As it turns out, the song choice is not ironic. It’s genuinely intended to conjure up feelings of longing, and like much of the rest of “October Road,” it's out of tune.

“Road,” airing Thursdays at 10, is about a hot young New York novelist who returns to the small town he left a decade earlier only to discover that the residents of Knight’s Ridge are more than a bit miffed over how they were portrayed in his barely fictional first novel.

Despite a few charming performances, “Road” is one long series of unconvincing motivations, missed emotional moments and uncomfortably false banter. It feels like a fortysomething guy’s way-off-base notion of how late-twentysomethings behave. It’s “One Tree Hill” meets “The Big Chill,” two pieces of work that were never intended to meet.

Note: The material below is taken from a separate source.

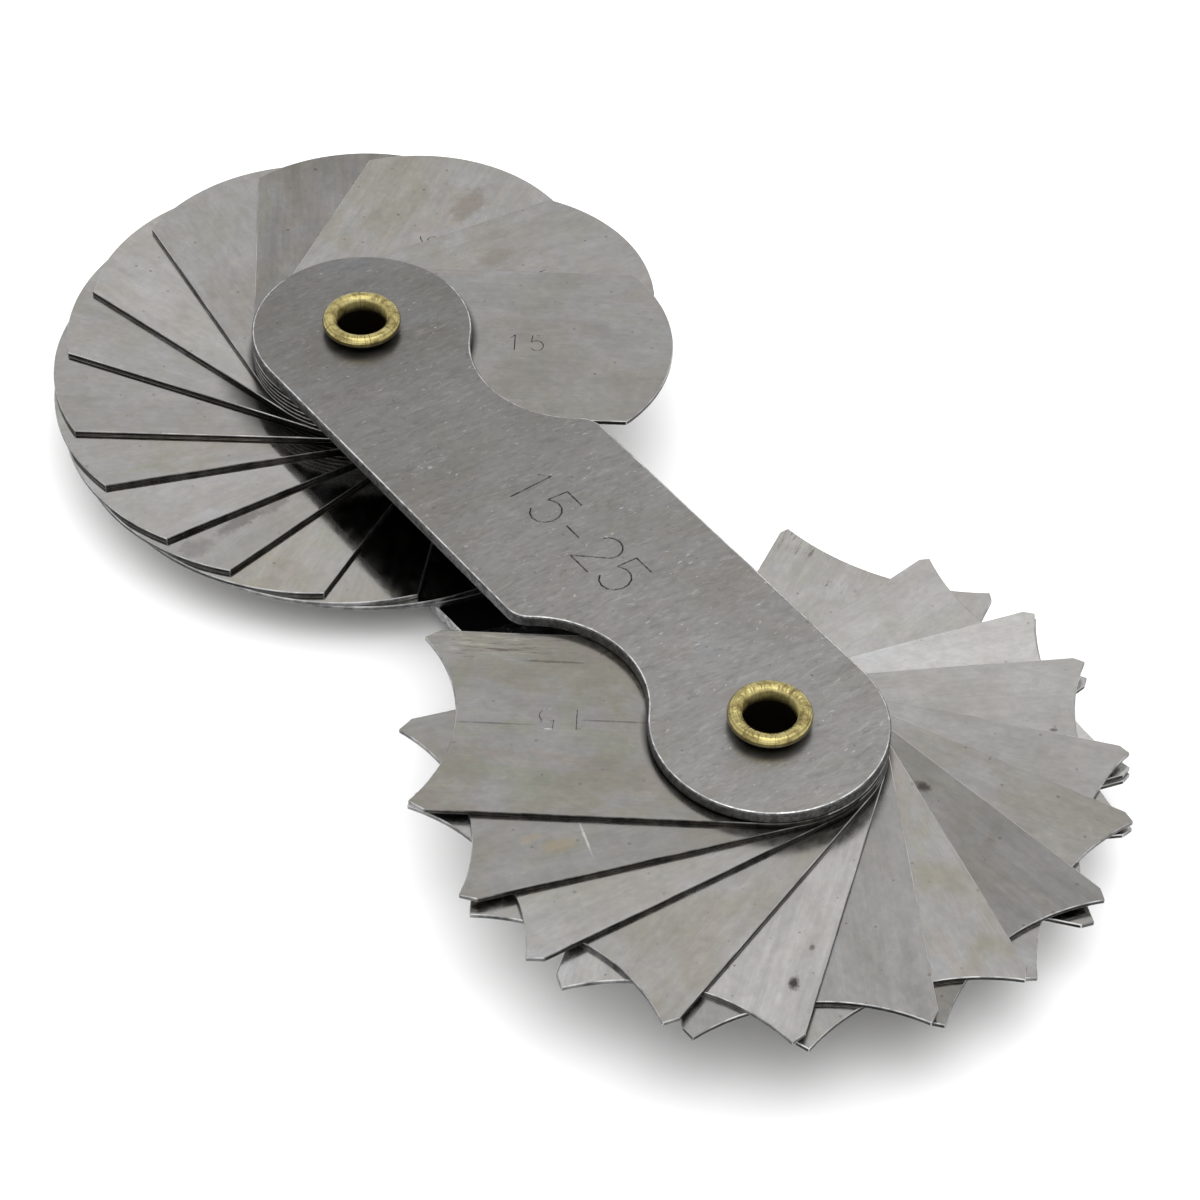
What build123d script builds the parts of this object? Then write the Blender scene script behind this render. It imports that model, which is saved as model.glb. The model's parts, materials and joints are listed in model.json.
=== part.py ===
"""Radius gauge: convex and concave steel leaves fanned out of a two-plate holder on two hollow rivets."""
from build123d import *
import math
import os

# Leaves, in millimetres and degrees
leaf_radii = (15, 15.5, 16, 16.5, 17, 17.5, 18, 18.5, 19, 19.5, 20, 21, 22, 23, 24, 25)
leaf_width = 20.5
leaf_thickness = 0.46
leaf_gap = 0.02
convex_reach = 29.0
concave_reach = 29.7
tip_chamfer_width = 0.9
tip_chamfer_length = 1.4
lowest_chamfer_share = 0.5

# How far each leaf is swung out, from the top leaf of its stack down, seen from above
convex_angles = (51.5, 82, 122.5, 146, 172, 193, 210.5, 232, 247.5, 265.5, 279.5, 297.5, 314.5, 332, 352, 0)
concave_angles = (231, 250.5, 265.5, 288.5, 307.5, 328.5, 345.5, 6.5, 24, 39, 60, 73.5, 73, 95, 119.5, 180)

# Holder plates
plate_thickness = 1.2
plate_edge_break = 0.15
notch_radius = 10.0
notch_floor = 5.1
notch_corner_radius = 2.5
fan_clearance = 0.72

# Hollow rivets
bore_radius = 2.35
tube_wall = 0.4
roll_radius = 0.65
roll_sweep = 270
roll_flats = 9
rivet_play = 0.3
plate_hole_clearance = 0.02
leaf_hole_clearance = 0.05

# Sizes that follow from the driving ones
half_width = leaf_width / 2
widest_tip = half_width - tip_chamfer_width * lowest_chamfer_share
rivet_spacing = convex_reach + math.hypot(concave_reach, widest_tip) + fan_clearance
tube_radius = bore_radius + tube_wall
leaf_pitch = leaf_thickness + leaf_gap
stack_height = len(leaf_radii) * leaf_pitch + leaf_gap
holder_height = stack_height + 2 * plate_thickness


def head_arc(centre_x, first_angle, sweep):
    """Round end of a plate or a leaf, about its rivet."""
    return CenterArc((centre_x, 0), half_width, first_angle, sweep)


def convex_outline(radius):
    """Parallel-sided leaf with a round head and a tip that bulges to the gauge radius."""
    shoulder = convex_reach - radius + math.sqrt(radius**2 - half_width**2)
    with BuildSketch() as outline:
        with BuildLine():
            head_arc(0, 90, 180)
            Line((0, -half_width), (shoulder, -half_width))
            ThreePointArc((shoulder, -half_width), (convex_reach, 0), (shoulder, half_width))
            Line((shoulder, half_width), (0, half_width))
        make_face()
        Circle(tube_radius + leaf_hole_clearance, mode=Mode.SUBTRACT)
    return outline.sketch


def concave_outline(radius, chamfer_share):
    """Parallel-sided leaf with a round head, chamfered corners and a tip hollowed to the gauge radius."""
    tip_half_width = half_width - tip_chamfer_width * chamfer_share
    hollow_depth = radius - math.sqrt(radius**2 - tip_half_width**2)
    chamfer_start = concave_reach - tip_chamfer_length * chamfer_share
    with BuildSketch() as outline:
        with BuildLine():
            head_arc(0, 90, 180)
            Polyline((0, -half_width), (chamfer_start, -half_width), (concave_reach, -tip_half_width))
            ThreePointArc(
                (concave_reach, -tip_half_width),
                (concave_reach - hollow_depth, 0),
                (concave_reach, tip_half_width),
            )
            Polyline((concave_reach, tip_half_width), (chamfer_start, half_width), (0, half_width))
        make_face()
        Circle(tube_radius + leaf_hole_clearance, mode=Mode.SUBTRACT)
    return outline.sketch


def leaf(outline, rivet_x, angle, place):
    """One leaf, swung to its angle at its place in the stack, counted down from the top plate."""
    underside = stack_height / 2 - (place + 1) * leaf_pitch
    return Pos(rivet_x, 0, underside) * Rot(0, 0, angle) * extrude(outline, leaf_thickness)


def plate_outline():
    """Holder plate with two round heads and two finger notches that run tangent into the heads."""
    notch_centre_y = notch_floor + notch_radius
    notch_centre_x = math.sqrt((half_width + notch_radius) ** 2 - notch_centre_y**2)
    notch_mouth_x = notch_centre_x + math.sqrt(notch_radius**2 - (notch_centre_y - half_width) ** 2)
    share = half_width / (half_width + notch_radius)
    tangent_point = Vector(notch_centre_x * share, notch_centre_y * share)
    tangent_angle = math.degrees(math.atan2(notch_centre_y, notch_centre_x))
    head_sweep = 270 - tangent_angle
    far_rivet = Vector(rivet_spacing, 0)
    mouth = Vector(notch_mouth_x, half_width)
    floor = Vector(notch_centre_x, notch_floor)

    with BuildSketch() as outline:
        with BuildLine():
            head_arc(0, tangent_angle, head_sweep)
            Line((0, -half_width), far_rivet - mouth)
            ThreePointArc(far_rivet - mouth, far_rivet - floor, far_rivet - tangent_point)
            head_arc(rivet_spacing, tangent_angle + 180, head_sweep)
            Line((rivet_spacing, half_width), mouth)
            ThreePointArc(mouth, floor, tangent_point)
        make_face()
        for corner in (mouth, far_rivet - mouth):
            fillet(outline.vertices().sort_by_distance(corner)[0], notch_corner_radius)
        with Locations((0, 0), far_rivet):
            Circle(tube_radius + plate_hole_clearance, mode=Mode.SUBTRACT)
    return outline.sketch


def holder_plate(underside):
    """One steel plate of the holder with its outer edges broken."""
    blank = extrude(plate_outline(), plate_thickness)
    rims = [face.outer_wire().edges() for face in blank.faces().filter_by(Axis.Z)]
    blank = chamfer([edge for rim in rims for edge in rim], plate_edge_break)
    return Pos(0, 0, underside) * blank


def rolled_section(roll_height):
    """Half of the rivet's wall, from mid height to the end that is rolled outwards over a plate."""
    roll_centre = Vector(bore_radius + roll_radius, roll_height)
    roll_angles = [math.radians(180 - roll_sweep * flat / roll_flats) for flat in range(roll_flats + 1)]
    roll = [roll_centre + Vector(math.cos(angle), math.sin(angle)) * roll_radius for angle in roll_angles]
    lip = (tube_radius, roll_height - roll_radius)
    with BuildSketch(Plane.XZ) as section:
        with BuildLine():
            Polyline((bore_radius, 0), *roll, lip, (tube_radius, 0), close=True)
        make_face()
    return section.sketch


def hollow_rivet(rivet_x):
    """Brass tube rolled over at both ends; its lower roll seats on the lower plate."""
    seat = holder_height / 2 + roll_radius
    upper_half = revolve(rolled_section(seat + rivet_play), Axis.Z)
    lower_half = mirror(revolve(rolled_section(seat), Axis.Z), Plane.XY)
    return Pos(rivet_x, 0, 0) * (upper_half + lower_half)


def leaf_name(kind, radius):
    """Node name such as convex_leaf_15_5."""
    return f"{kind}_leaf_{radius:g}".replace(".", "_")


def build_parts():
    """Every sub-part of the gauge, by name, in its place."""
    parts = {
        "top_plate": holder_plate(stack_height / 2),
        "bottom_plate": holder_plate(-holder_height / 2),
        "convex_rivet": hollow_rivet(0),
        "concave_rivet": hollow_rivet(rivet_spacing),
    }
    for place, radius in enumerate(leaf_radii):
        chamfer_share = 1 - (1 - lowest_chamfer_share) * place / (len(leaf_radii) - 1)
        parts[leaf_name("convex", radius)] = leaf(convex_outline(radius), 0, convex_angles[place], place)
        parts[leaf_name("concave", radius)] = leaf(
            concave_outline(radius, chamfer_share), rivet_spacing, concave_angles[place], place
        )
    return parts


os.makedirs("parts", exist_ok=True)
for name, solid in build_parts().items():
    export_step(solid, os.path.join("parts", name + ".step"))
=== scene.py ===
"""Looks of the radius gauge: worn steel plates and leaves with engraved sizes, and crimped brass rivets."""
import json
import math
import random

import bmesh
import bpy
from mathutils import Matrix, Vector


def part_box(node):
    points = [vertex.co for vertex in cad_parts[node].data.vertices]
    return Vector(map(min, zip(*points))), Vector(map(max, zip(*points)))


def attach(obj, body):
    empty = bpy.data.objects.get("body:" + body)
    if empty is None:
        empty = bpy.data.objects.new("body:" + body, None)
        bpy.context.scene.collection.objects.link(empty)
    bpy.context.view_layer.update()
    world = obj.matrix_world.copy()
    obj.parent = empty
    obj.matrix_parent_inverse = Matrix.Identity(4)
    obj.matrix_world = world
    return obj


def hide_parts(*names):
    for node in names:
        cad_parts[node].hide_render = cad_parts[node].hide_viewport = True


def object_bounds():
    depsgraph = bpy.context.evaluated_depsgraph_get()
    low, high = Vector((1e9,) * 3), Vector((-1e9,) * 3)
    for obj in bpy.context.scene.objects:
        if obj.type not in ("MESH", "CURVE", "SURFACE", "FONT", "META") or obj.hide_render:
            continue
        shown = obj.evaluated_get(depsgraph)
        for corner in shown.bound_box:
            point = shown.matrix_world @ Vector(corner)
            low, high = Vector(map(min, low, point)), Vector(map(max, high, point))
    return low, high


MM = 0.001

# Places and sizes taken from the frame, in metres
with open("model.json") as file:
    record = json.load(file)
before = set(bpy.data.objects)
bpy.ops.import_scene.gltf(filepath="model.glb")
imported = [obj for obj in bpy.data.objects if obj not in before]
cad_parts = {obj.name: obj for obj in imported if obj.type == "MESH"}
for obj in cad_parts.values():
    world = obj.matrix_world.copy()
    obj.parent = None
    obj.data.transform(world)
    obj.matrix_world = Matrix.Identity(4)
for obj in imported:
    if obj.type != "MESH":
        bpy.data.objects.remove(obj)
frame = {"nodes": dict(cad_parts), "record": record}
cad_low, cad_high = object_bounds()
mounts = {mount["name"]: mount for mount in frame["record"]["mounts"]}
rivet_places = {
    "convex": Vector(mounts["convex_rivet_bore"]["pos_m"]),
    "concave": Vector(mounts["concave_rivet_bore"]["pos_m"]),
}
bore_radius = mounts["convex_rivet_bore"]["dims"]["r_mm"] * MM
gauge_middle = rivet_places["concave"].x / 2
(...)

Our story: Nick, struggling with writer’s block as he works on his second novel, agrees to his agent’s suggestion that he return to his hometown to teach a writing seminar and hopefully jumpstart his creative juices.

There he encounters Hannah (Laura Prepon, “That 70’s Show”), the girlfriend he abandoned 10 years earlier, and her 9-year-old Sam (Slade Pearce, “Air Buddies”). He also gets re-acquainted with his dad (Tom Berenger, “Platoon”) and his old buddies,  Owen (Brad William Henke, “Hollywoodland”), Ikey (Evan Jones, “8 Mile”) and Eddie (Geoff Stults, “7th Heaven"), who is particularly bitter about his portrayal in Nick’s book.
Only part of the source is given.